How do the store buffer and Line Fill Buffer interact with each other?

Tags:

I was reading the MDS attack paper RIDL: Rogue In-Flight Data Load. They discuss how the Line Fill Buffer can cause leakage of data. There is the About the RIDL vulnerabilities and the "replaying" of loads question that discusses the micro-architectural details of the exploit.

One thing that isn't clear to me after reading that question is why we need a Line Fill Buffer if we already have a store buffer.

John McCalpin discusses how the store buffer and Line Fill Buffer are connected in How does WC-buffer relate to LFB? on the Intel forums, but that doesn't really make things clearer to me.
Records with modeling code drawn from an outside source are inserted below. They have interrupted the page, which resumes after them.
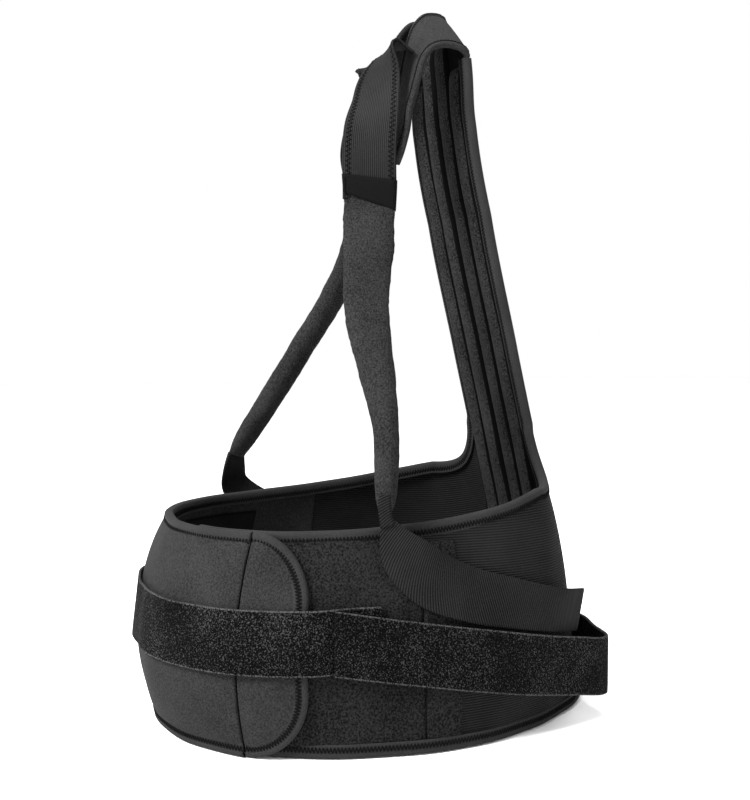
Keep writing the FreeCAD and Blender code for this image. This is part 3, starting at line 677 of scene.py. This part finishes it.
RIGHT_YOKE = YOKE[:8] + [
    ((43.5, 12.5, 495), (0.97, -0.08, -0.24), 40, 4),
    ((43, 13.5, 479), (0.98, -0.05, -0.19), 30, 4),
    ((42.5, 15, 461), (0.98, 0, -0.1), 18, 4),
    ((42, 16, 440), (1, 0, 0), 9, 4),
]
LEFT_ELASTIC = [
    ((39.5, 17.2, 528.5), (0.93, -0.1, -0.35), BAND_WIDE, BAND_THICK),
    ((36, 1, 531), (0.95, -0.17, 0.1), BAND_WIDE, BAND_THICK),
    ((36, -9, 511), (0.86, 0.49, 0.15), BAND_WIDE, BAND_THICK),
    ((47, -17, 487), (0.72, 0.68, 0.08), BAND_WIDE, BAND_THICK),
    ((55, -24, 458), (0.38, 0.92, 0), BAND_WIDE, BAND_THICK),
    ((55, -24.5, 408), (0.34, 0.94, 0), BAND_WIDE, BAND_THICK),
]
RIGHT_ELASTIC = [
    ((-39.5, 17.2, 528.5), (-0.93, -0.1, -0.35), BAND_WIDE, BAND_THICK),
    ((-36, 9, 530.5), (-0.95, 0.22, 0.1), BAND_WIDE, BAND_THICK),
    ((-38, 6, 511), (-0.95, 0.28, 0.1), BAND_WIDE, BAND_THICK),
    ((-46, 0, 487), (-0.8, 0.6, 0), BAND_WIDE, BAND_THICK),
    ((-50, 2, 458), (-0.45, 0.9, 0), BAND_WIDE, BAND_THICK),
    ((-50, 11, 424), (-0.34, 0.94, 0), BAND_WIDE, BAND_THICK),
]
LEFT_STRAP = [
    ((54.9, -24.5, 416), (0.34, 0.94, 0), 38, 3),
    ((55.2, -24.8, 403), (0.34, 0.94, 0), 39, 3.8),
    ((57.0, -25.5, 395), (0.34, 0.94, 0), 40, 9),
    ((63, -28, 375), (0.34, 0.94, 0), 39, 12),
    ((85, -37, 314), (0.34, 0.94, 0), 33, 15),
    ((105, -37, 277), (0.34, 0.94, 0), 27, 17),
    ((125, -37, 233), (0.34, 0.94, 0), 19, 18),
    ((134, -40, 200), (0.34, 0.94, 0), 17, 17),
    ((138, -42, 180), (0.34, 0.94, 0), 12, 9),
    ((139.5, -42.5, 174), (0.34, 0.94, 0), 7, 5),
]
RIGHT_STRAP = [
    ((-49.9, 10.8, 431), (-0.34, 0.94, 0), 38, 3),
    ((-50.6, 11.2, 417), (-0.34, 0.94, 0), 39, 3.8),
    ((-53, 11, 409), (-0.34, 0.94, 0), 40, 9),
    ((-60, 10, 394), (-0.34, 0.94, 0), 38, 12),
    ((-72, 6, 373), (-0.34, 0.94, 0), 32, 15),
    ((-85, -3, 347), (-0.34, 0.94, 0), 26, 17),
    ((-100, -35, 289), (-0.34, 0.94, 0), 22, 19),
    ((-115, -69, 230), (-0.34, 0.94, 0), 21, 18),
    ((-122, -84, 204), (-0.34, 0.94, 0), 20, 13),
    ((-125, -89, 193.5), (-0.34, 0.94, 0), 17, 6),
]


def mirrored(stations):
    return [((-c[0], c[1], c[2]), (-w[0], w[1], w[2]), *rest) for c, w, *rest in stations]


def strap(name, stations, look, body, nodes=(), step=3.0, crown=0.0, columns=16, edge=0.5, skew=False):
    """Flat strap through stations."""
    places, across, normal, width, thick = band_frames(stations, step, skew)
    outline = np.stack([flat_outline(w, t, columns, crown, edge) for w, t in zip(width, thick)])
    return sweep(name, places, across, normal, outline, MATERIALS[look], body, nodes)


def edge_zigzag(name, stations, inset, reach, height=1.0, period=3.6):
    """Zigzag rows along both edges of a band, on both its faces."""
    places, across, normal, width, _ = band_frames(stations, PATH_STEP)
    for side, edge in ((-1, "front"), (1, "rear")):
        row = places + across * ((width / 2 - inset) * side)[:, None]
        for face, label in ((1, "outer"), (-1, "inner")):
            zigzag(f"{name}_{edge}_{label}", row, across, normal * face, 0, reach, height, period, ROOT,
                   radius=FINE_STITCH_RADIUS)


def build_shoulders():
    for side, yoke, elastic in (("left", YOKE, LEFT_ELASTIC), ("right", mirrored(RIGHT_YOKE), RIGHT_ELASTIC)):
        strap(side + "_yoke", yoke, "cover", ROOT, [side + "_yoke"], crown=0.6, columns=24,
              step=2.0, skew=True)
        places, across, normal, width, _ = band_frames(yoke, 2.0, skew=True)
        for edge, label in ((-1, "inner"), (1, "outer")):
            row = places + across * (width / 2 * edge - 0.5 * edge)[:, None]
            bound_edge(f"{side}_yoke_{label}_binding", row, normal, 1.7, ROOT, wide=4.4, look="cover",
                       inward_hint=tuple(-edge * across[len(row) // 2]))
        strap(side + "_shoulder_elastic", elastic, "band", ROOT, [side + "_shoulder_elastic"],
              columns=24)
        edge_zigzag(side + "_shoulder_zigzag", elastic, 4.5, 2.2)


def padded_tube(name, stations, nodes, seed):
    """Padded strap of oval section, uneven as its filling is."""
    places, across, normal, width, thick = band_frames(stations, PATH_STEP)
    around_it = np.linspace(0, 2 * pi, 41)[:-1]
    x, y = np.cos(around_it), np.sin(around_it)
    shape = np.stack([np.sign(x) * np.abs(x) ** 0.85, np.sign(y) * np.abs(y) ** 0.95], -1)
    outline = shape[None] * np.stack([width / 2, thick / 2], -1)[:, None]
    for k in range(len(places)):
        for j in range(len(x)):
            broad = noise.noise(Vector((x[j] * 1.2 + seed, y[j] * 1.2, k * 0.16)))
            fine = noise.noise(Vector((x[j] * 2.0 + seed, y[j] * 2.0, k * 0.7)))
            outline[k, j] *= 1 + 0.06 * broad + 0.035 * fine
    obj = sweep(name, places, across, normal, outline, MATERIALS["fleece"], None, nodes)
    return obj


def build_straps():
    for side, stations, elastic, seed in (("left", LEFT_STRAP, LEFT_ELASTIC, 1.0),
                                          ("right", RIGHT_STRAP, RIGHT_ELASTIC, 5.0)):
        obj = padded_tube(side + "_strap_cover", stations,
                          [side + "_strap_cover", side + "_strap_foam"], seed)
        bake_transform(obj)
        end, across, *_ = elastic[-1]
        tab = [(tuple(np.array(end, float) + (0, 0, lift)), tuple(unit(np.array(across) + (0, 0, slant))),
                43.5, 5.4)
               for lift, slant in ((17, -0.12), (12, -0.18), (6, -0.26), (-2, -0.36))]
        strap(side + "_strap_tab", tab, "tab", ROOT, [side + "_strap_tab"], edge=0.7,
              skew=True)
        edge_zigzag(side + "_tab_stitch", tab, 2.4, 0.7, height=2.9, period=1.8)


# ---- Tails and pull straps --------------------------------------------------------------------------
def laid(s, z, out, width, thick):
    """Station of a strap that lies along the belt, tilted as the belt is there."""
    return tuple(belt(s, z, out)), tuple(unit(belt(s, z + 10) - belt(s, z - 10))), width, thick


def build_tails():
    left = [
        ((139.8, -42.3, 171), (0.34, 0.94, 0), 7, 4),
        ((141.5, -39, 162), (0.3, 0.9, 0.2), 18, 2.5),
        ((145, -32, 148), (0.2, 0.6, 0.7), 34, WEB_THICK),
        ((147.5, -18, 133), (0.1, 0.3, 0.9), 41, WEB_THICK),
        laid(4.3, 112.5, 6.3, 40, WEB_THICK),
        laid(4.75, 104, 6.3, 37.5, WEB_THICK),
        laid(5.15, 97.5, 6.5, 35, WEB_THICK),
        ((133, 104, 92), (0, 0.2, 1), 34, WEB_THICK),
        ((119, 128, 87.5), (0, 0.2, 1), 34, WEB_THICK),
    ]
    right = [
        ((-125.2, -88.8, 196), (-0.34, 0.94, 0), 16, 4),
        ((-128.5, -90, 181), (-0.34, 0.93, 0.1), 23, 2.2),
        ((-134, -89, 168), (-0.3, 0.9, 0.3), 27, WEB_THICK),
        laid(12.85, 145, 9.0, 30, WEB_THICK),
        laid(12.5, 137, 8.0, 36, WEB_THICK),
        laid(12.0, 132, 7.2, 40, WEB_THICK),
        laid(11.3, 130, 6.5, 42, WEB_THICK),
    ]
    for side, stations in (("left", left), ("right", right)):
        strap(side + "_tail_webbing", stations, "webbing", side + "_tail",
              [side + "_tail_webbing"], columns=30, edge=0.7)
    # The webbing is folded round the left strap's end.
    fold = [
        ((138.2, -42.6, 190), (0.34, 0.94, 0), 9, 8),
        ((138.9, -43.2, 182), (0.34, 0.94, 0), 10, 8.5),
        ((139.9, -43.0, 174), (0.34, 0.94, 0), 9.5, 6.5),
        ((141.3, -41.5, 166), (0.34, 0.9, 0.1), 11, 4),
    ]
    strap("left_fold", fold, "webbing", "left_shoulder_strap", step=1.5, columns=12, edge=0.4)


def pull(s, z, out):
    return laid(s, z, out, PULL_WIDE, PULL_THICK)


def pull_free(x, y, z, tilt=(0, 0, 1)):
    return (x, y, z), tilt, PULL_WIDE, PULL_THICK


def pull_sewn(x, z):
    """Station of a pull strap where it is sewn to the outside of the back panel."""
    return pull_free(*back(x, z, PULL_SEWN_OUT), tuple(unit(back(x, z + 10) - back(x, z - 10))))


def pull_strap(name, stations):
    """Pull strap in one piece from the back panel to its free end."""
    return strap(name, stations, "pile", None, [name, name + "_rear"], step=1.6, columns=60,
                 edge=0.8, skew=True)


def build_pull_straps():
    rear = [pull_sewn(28, LEFT_PULL_HIGH), pull_sewn(42, LEFT_PULL_HIGH), pull_free(64, 161, 45.5),
            pull_free(90, 157, 43.5), pull_free(117.6, 153.0, 41)]
    front = [pull_free(122.0, 147.3, 41.5), pull_free(131, 124, 46), pull_free(140, 98, 51),
             pull(5.0, 56.5, 9.0), pull(4.6, 62, 8.4), pull(4.2, 67.5, 8.2), pull(3.8, 73, 8.2),
             pull(3.5, 77.5, 8.4), pull(3.25, 81.5, 10.2), pull(2.95, 86, 13.4)]
    obj = pull_strap("left_pull_strap", rear + front)
    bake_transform(obj)
    start = [pull_sewn(x, RIGHT_PULL_HIGH) for x in (-28, -43, -58)]
    # Round the side it lifts a little over the stay pocket at position 12.
    side = [pull(s, RIGHT_PULL_HIGH, 4.6 + 1.2 * np.exp(-((s - 12) / 0.35) ** 2) + outer_layer(s))
            for s in np.linspace(9.5, 16.2, 30)]
    over = [pull(s, RIGHT_PULL_HIGH, OVERLAP + 5.0 - 6.4 * ease(2.75, 3.2, s))
            for s in (0.38, 0.6, 1.0, 1.4, 1.8, 2.2, 2.5, 2.75, 2.9, 3.05, 3.2, 3.4)]
    obj = pull_strap("right_pull_strap", start + side + over)
    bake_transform(obj)
    for name in ("left_pull_strap", "right_pull_strap"):
        rough = bpy.data.objects[name].modifiers.new("pile", "DISPLACE")
        texture = bpy.data.textures.new(name + "_pile", "CLOUDS")
        texture.noise_scale = 2.2 * MM
        texture.noise_depth = 2
        rough.texture = texture
        rough.strength = 1.6 * MM
        rough.mid_level = 0.5


# ---- Stage ------------------------------------------------------------------------------------------
FLOOR_HALF = 6
AIM = Vector((0, 0, 0.25))
# Each light's name, place, size and power.
LIGHTS = [
    ("key", (0.6, -1.7, 1.7), 0.7, 130),
    ("fill", (1.9, 0.9, 1.0), 1.2, 6),
    ("top", (0.0, 0.2, 2.2), 1.4, 36),
]
CAMERA_LENS, CAMERA_SENSOR = 54, 36
CAMERA_AZIMUTH, CAMERA_DISTANCE, CAMERA_HEIGHT = radians(70), 1.0, 0.305
CAMERA_TILT = atan(68 / 1200)


def build_stage():
    mesh = bpy.data.meshes.new("floor")
    mesh.from_pydata([(x * FLOOR_HALF, y * FLOOR_HALF, 0) for x, y in ((-1, -1), (1, -1), (1, 1), (-1, 1))],
                     [], [(0, 1, 2, 3)])
    paper = bpy.data.materials.new("floor_paper")
    paper.use_nodes = True
    paper.node_tree.nodes["Principled BSDF"].inputs["Base Color"].default_value = (0.97, 0.97, 0.97, 1)
    paper.node_tree.nodes["Principled BSDF"].inputs["Roughness"].default_value = 0.9
    mesh.materials.append(paper)
    floor = bpy.data.objects.new("floor", mesh)
    bpy.context.scene.collection.objects.link(floor)
    world = bpy.data.worlds.new("studio")
    bpy.context.scene.world = world
    world.use_nodes = True
    world.node_tree.nodes["Background"].inputs["Color"].default_value = (1, 1, 1, 1)
    world.node_tree.nodes["Background"].inputs["Strength"].default_value = 1.0
    for name, place, size, power in LIGHTS:
        light = bpy.data.lights.new(name, "AREA")
        light.size = size
        light.energy = power
        lamp = bpy.data.objects.new(name, light)
        lamp.location = place
        lamp.rotation_euler = (AIM - Vector(place)).to_track_quat("-Z", "Y").to_euler()
        bpy.context.scene.collection.objects.link(lamp)


def build_camera():
    data = bpy.data.cameras.new("camera")
    data.sensor_fit = "VERTICAL"
    data.sensor_height = CAMERA_SENSOR
    data.lens = CAMERA_LENS
    camera = bpy.data.objects.new("camera", data)
    camera.location = (CAMERA_DISTANCE * np.sin(CAMERA_AZIMUTH),
                       -CAMERA_DISTANCE * np.cos(CAMERA_AZIMUTH) + ORIGIN_Y * MM, CAMERA_HEIGHT)
    camera.rotation_euler = (pi / 2 - CAMERA_TILT, 0, CAMERA_AZIMUTH)
    bpy.context.scene.collection.objects.link(camera)
    bpy.context.scene.camera = camera
    bpy.context.scene.view_settings.view_transform = "Standard"


build_belt()
build_flap()
build_back()
build_shoulders()
build_straps()
build_tails()
build_pull_straps()
build_stage()
build_camera()
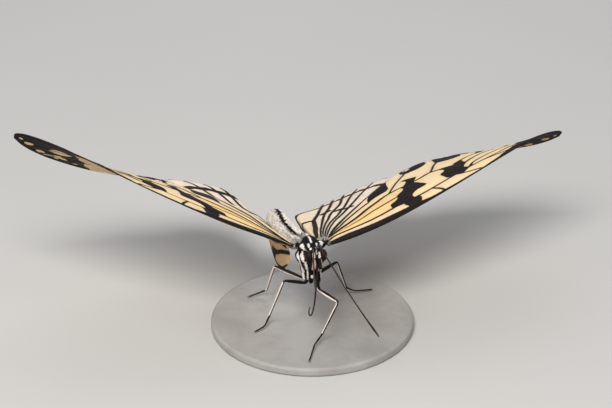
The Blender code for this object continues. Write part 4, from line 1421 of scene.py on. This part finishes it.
PALP = ((0.62, -6.15, -0.9), (0.78, -6.8, -1.0), (0.9, -7.45, -0.7), (0.88, -7.8, 0.2), (0.8, -7.75, 1.15))
FORELEG = ((0.75, -2.6, -5.2), (0.8, -3.4, -6.2), (0.78, -4.2, -5.7), (0.75, -4.7, -4.7), (0.7, -4.6, -3.5))


def jointed(joints, radii_of_segments):
    """A limb's path and radii: straight segments that turn shortly at each joint."""
    per_mm, corner = 7.0, 0.55
    path, radii = [], []
    joints = [np.array(joint, float) for joint in joints]
    for k, (start, end) in enumerate(zip(joints, joints[1:])):
        length = np.linalg.norm(end - start)
        count = max(5, int(length * per_mm))
        share = np.linspace(0, 1, count)
        low = 0 if k == 0 else corner / 2 / length
        high = 1 if k == len(joints) - 2 else 1 - corner / 2 / length
        path.append(start + (end - start) * (low + (high - low) * share)[:, None])
        radii.append(spread(radii_of_segments[min(k, len(radii_of_segments) - 1)], count))
    return np.vstack(path), np.concatenate(radii)


def smoothed(values, times=2):
    """The values along a path, each drawn towards its neighbours so many times."""
    for _ in range(times):
        inner = (values[:-2] + 2 * values[1:-1] + values[2:]) / 4
        values = np.concatenate([values[:1], inner, values[-1:]])
    return values


# How deep each place of a limb lies in the white, in millimetres, from its place and its way out.

def pale_below(places, out):
    """White on the side that faces down, forward and to the right."""
    return (out @ np.array([-0.75, 0.25, -0.6]) - 0.2) * 1.2


def pink_inside(places, out):
    """The left palp's pink, only where it faces the right one."""
    return out[:, 0] * 0.5 - 0.3


def pink_but_outside(places, out):
    """The right palp's pink, everywhere but where it faces out."""
    return 0.3 - np.maximum(0, -out[:, 0] - 0.3)


def white_knee(knee, reach):
    """White so far round a knee, or none if the reach is less than nothing."""
    return lambda places, out: reach - np.linalg.norm(places - knee, axis=1) / MM


def even(depth):
    """The same depth all over."""
    return lambda places, out: np.full(len(places), depth)


def make_legs():
    """Four walking legs, each with scales, spines and claws."""
    for name, joints in LEGS.items():
        path, radii = jointed(joints, SEGMENT_RADII)
        path = smoothed(path, 3)
        path[:, 2] = np.maximum(path[:, 2], 0.02)
        leg = tube_mesh(name + "_scaled", foot_places(path), smoothed(radii) * MM, LIMB_SCALES, sides=14,
                        white=pale_below)
        add_skin_values(leg, 0.3)
        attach(leg, "root")
        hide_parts(name)
        grow_fur(leg, name + "_spines", SPINE_TUFT, 9, 0.9, 0.07, 38, 21, LIMB_SCALES)
        before, tip = foot_places(path[[-8, -1]])
        make_claws(name, tip, unit(tip - before))


def make_claws(name, tip, ahead):
    """Two hooked claws at a foot's end, down to the base."""
    sides = 8
    ahead = unit(ahead * [1, 1, 0])
    side = np.array([-ahead[1], ahead[0], 0])
    places, faces = [], []
    for turn in (-1, 1):
        line = smooth_line([tip + side * turn * 0.06 * MM,
                            tip + (ahead * 0.3 + side * turn * 0.16) * MM + [0, 0, 0.03 * MM],
                            tip + (ahead * 0.52 + side * turn * 0.24) * MM - [0, 0, 0.3 * MM]], 5)
        tangent, across, up = tube_frames(line)
        radii = np.linspace(0.085, 0.012, len(line)) * MM
        ring = line[:, None] + spokes(across, up, sides) * radii[:, None, None]
        faces += closed_tube_faces(len(line), sides, len(places))
        places += list(ring.reshape(-1, 3)) + [line[0], line[-1] + tangent[-1] * 0.02 * MM]
    made = add_mesh(name + "_claws", places, faces, HORN, {"white": np.full(len(places), -1.0)})
    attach(made, "root")


def add_skin_values(obj, fur_length):
    """What the fur needs to grow on a limb."""
    mesh = obj.data
    count = len(mesh.vertices)
    for label, value in (("fur_length", fur_length), ("fur_density", 1.0)):
        mesh.attributes.new(label, "FLOAT", "POINT").data.foreach_set("value", np.full(count, value))
    flat = np.empty(len(mesh.loops) * 2)
    mesh.uv_layers["OFBake"].data.foreach_get("uv", flat)
    place = np.zeros((count, 3))
    place[corner_vertices(obj), :2] = flat.reshape(-1, 2)
    mesh.attributes.new("skin_place", "FLOAT_VECTOR", "POINT").data.foreach_set("vector", np.ravel(place))


def make_antennae():
    """Two ringed antennae, each with a slim club."""
    for word, points in ANTENNAE.items():
        line = smooth_line(points, 44)
        share = np.linspace(0, 1, len(line))
        club = np.interp(share, (0, 0.02, 0.06, 0.12, 0.72, 0.93, 1),
                         (0.25, 0.27, 0.17, 0.15, 0.15, 0.24, 0.13))
        rings = 1 - 0.13 * np.exp(-(((share * 36) % 1 - 0.5) / 0.16) ** 2)
        made = tube_mesh("antenna_ringed_" + word, root_places(line), club * rings * MM, HORN, sides=12,
                         white=even(-1.0))
        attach(made, "root")
        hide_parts("antenna_" + word)


def make_proboscis():
    """The ringed tongue, grooved in front and behind where its two halves meet."""
    line = smooth_line(PROBOSCIS, 26)
    share = np.linspace(0, 1, len(line))
    radii = np.interp(share, (0, 0.1, 0.4, 0.8, 1), (0.26, 0.23, 0.19, 0.16, 0.1))
    radii = radii * (1 - 0.06 * np.exp(-(((share * 70) % 1 - 0.5) / 0.2) ** 2))
    made = tube_mesh("proboscis_ringed", root_places(line), radii * MM, HORN, sides=18, groove=0.18,
                     white=even(-0.2))
    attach(made, "root")
    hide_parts("proboscis")


def make_furred_limb(name, node_name, points, radii, white, seed, skin, fur):
    """A small limb under a coat of scale tufts."""
    line = smooth_line(points, 22)
    limb = tube_mesh(name, root_places(line), spread(radii, len(line)) * MM, skin, sides=20, white=white)
    add_skin_values(limb, 0.5)
    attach(limb, "root")
    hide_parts(node_name)
    grow_fur(limb, name + "_fur", SCALE_TUFT, 70, 0.7, 0.12, 14, seed, fur)


# For each side: its way along X, how far its palp is moved along X, the palp's radii and pink, how
# far white reaches round the foreleg's knee, and the seeds of both coats.
SMALL_LIMBS = {
    "left": (1, -0.3, (0.2, 0.3, 0.38, 0.36, 0.22), pink_inside, -0.4, 31, 41),
    "right": (-1, -0.1, (0.24, 0.42, 0.54, 0.52, 0.3), pink_but_outside, 0.36, 32, 42),
}


def make_small_limbs():
    """The palps and the folded forelegs."""
    for word, (side, shift, wide, pink, knee_white, palp_seed, leg_seed) in SMALL_LIMBS.items():
        palp = [(side * x + shift, y, z) for x, y, z in PALP]
        make_furred_limb("palp_furred_" + word, "palp_" + word, palp, wide, pink, palp_seed,
                         PALP_SCALES, PALP_SCALES)
        foreleg = [(side * x, y, z) for x, y, z in FORELEG]
        knee = root_places([(side * 0.73, -4.95, -4.4)])
        make_furred_limb("foreleg_furred_" + word, "foreleg_" + word, foreleg,
                         (0.36, 0.38, 0.34, 0.26, 0.16), white_knee(knee, knee_white), leg_seed,
                         BODY_SKIN, BODY_FUR)


make_legs()
make_antennae()
make_proboscis()
make_small_limbs()


# --- Light, floor and camera -------------------------------------------------------------------------

def make_floor():
    size = 4.0
    floor = add_mesh("floor", [(-size, -size, 0), (size, -size, 0), (size, size, 0), (-size, size, 0)],
                     [(0, 1, 2, 3)], floor_material(), smooth=False)


def floor_material():
    made, tree, sockets = new_material("floor_pale", 0.9)
    place = object_place(tree, (1.0, 1.0, 1.0))
    cloud = noise(tree, place, 9.0, 3.0)
    colour = blend_colour(tree, cloud, (0.42, 0.415, 0.405), (0.46, 0.455, 0.445))
    tree.links.new(colour, sockets["Base Color"])
    return made


def area_light(name, place, size, watts, colour):
    """A round lamp that shines at the wing roots."""
    data = bpy.data.lights.new(name, "AREA")
    data.shape = "DISK"
    data.size = size
    data.energy = watts
    data.color = colour
    light = bpy.data.objects.new(name, data)
    light.location = place
    light.rotation_euler = (Vector(ROOT) - Vector(place)).to_track_quat("-Z", "Y").to_euler()
    bpy.context.scene.collection.objects.link(light)


def make_camera():
    """A long lens that shows the wing roots at their place in the view."""
    turn, down = CAMERA_TURN, CAMERA_DOWN
    ahead = np.array([sin(turn) * cos(down), cos(turn) * cos(down), -sin(down)])
    right = np.array([cos(turn), -sin(turn), 0])
    up = np.cross(right, ahead)
    place = ROOT - CAMERA_AWAY * ahead
    wide, high = VIEW_SIZE
    data = bpy.data.cameras.new("camera")
    data.sensor_width = SENSOR_WIDTH
    data.lens = SENSOR_WIDTH * CAMERA_AWAY / MM * PIXELS_PER_MM / wide
    data.shift_x = (wide / 2 - ROOT_IN_VIEW[0]) / wide
    data.shift_y = (ROOT_IN_VIEW[1] - high / 2) / wide
    data.clip_start = 0.01
    data.clip_end = 50
    camera = bpy.data.objects.new("camera", data)
    camera.matrix_world = Matrix((*zip(right, up, -ahead, place), (0, 0, 0, 1)))
    bpy.context.scene.collection.objects.link(camera)
    bpy.context.scene.camera = camera


def make_light():
    world = bpy.data.worlds.new("soft_studio")
    world.use_nodes = True
    background = world.node_tree.nodes["Background"]
    background.inputs["Color"].default_value = (0.93, 0.95, 1.0, 1)
    background.inputs["Strength"].default_value = 0.36
    bpy.context.scene.world = world
    bpy.context.scene.view_settings.view_transform = "Standard"
    area_light("key", ROOT + [-0.12, -0.26, 0.42], 0.3, 3.3, (1.0, 0.97, 0.92))
    area_light("fill", ROOT + [0.4, -0.35, 0.16], 0.4, 0.4, (1.0, 0.98, 0.95))
    area_light("low", ROOT + [-0.3, -0.4, 0.02], 0.25, 0.9, (1.0, 0.95, 0.9))
    area_light("rear", ROOT + [0.1, 0.45, 0.3], 0.4, 1.0, (0.95, 0.97, 1.0))


base_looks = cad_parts["stand_base"].data.materials
base_looks.clear()
base_looks.append(BASE_SATIN)
make_floor()
make_camera()
make_light()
For stores to WB space, the store data stays in the store buffer until after the retirement of the stores. Once retired, data can written to the L1 Data Cache (if the line is present and has write permission), otherwise an LFB is allocated for the store miss. The LFB will eventually receive the "current" copy of the cache line so that it can be installed in the L1 Data Cache and the store data can be written to the cache. Details of merging, buffering, ordering, and "short cuts" are unclear.... One interpretation that is reasonably consistent with the above would be that the LFBs serve as the cacheline-sized buffers in which store data is merged before being sent to the L1 Data Cache. At least I think that makes sense, but I am probably forgetting something....

I've just recently started reading up on out-of-order execution so please excuse my ignorance. Here is my idea of how a store would pass through the store buffer and Line Fill Buffer.

A store instruction get scheduled in the front-end.
It executes in the store unit.
The store request is put in the store buffer (an address and the data)
An invalidate read request is sent from the store buffer to the cache system
If it misses the L1d cache, then the request is put in the Line Fill Buffer
The Line Fill Buffer forwards the invalidate read request to L2
Some cache receives the invalidate read and sends its cache line
The store buffer applies its value to the incoming cache line
Uh? The Line Fill Buffer marks the entry as invalid

enter image description here

Questions

Why do we need the Line Fill Buffer if the store buffer already exists to track outsanding store requests?
Is the ordering of events correct in my description?

602

asked Apr 09 '20 20:04

Daniel Näslund

1 Answers

Why do we need the Line Fill Buffer if the store buffer already exists to track outsanding store requests?

The store buffer is used to track stores, in order, both before they retire and after they retire but before they commit to the L1 cache². The store buffer conceptually is a totally local thing which doesn't really care about cache misses. The store buffer deals in "units" of individual stores of various sizes. Chips like Intel Skylake have store buffers of 50+ entries.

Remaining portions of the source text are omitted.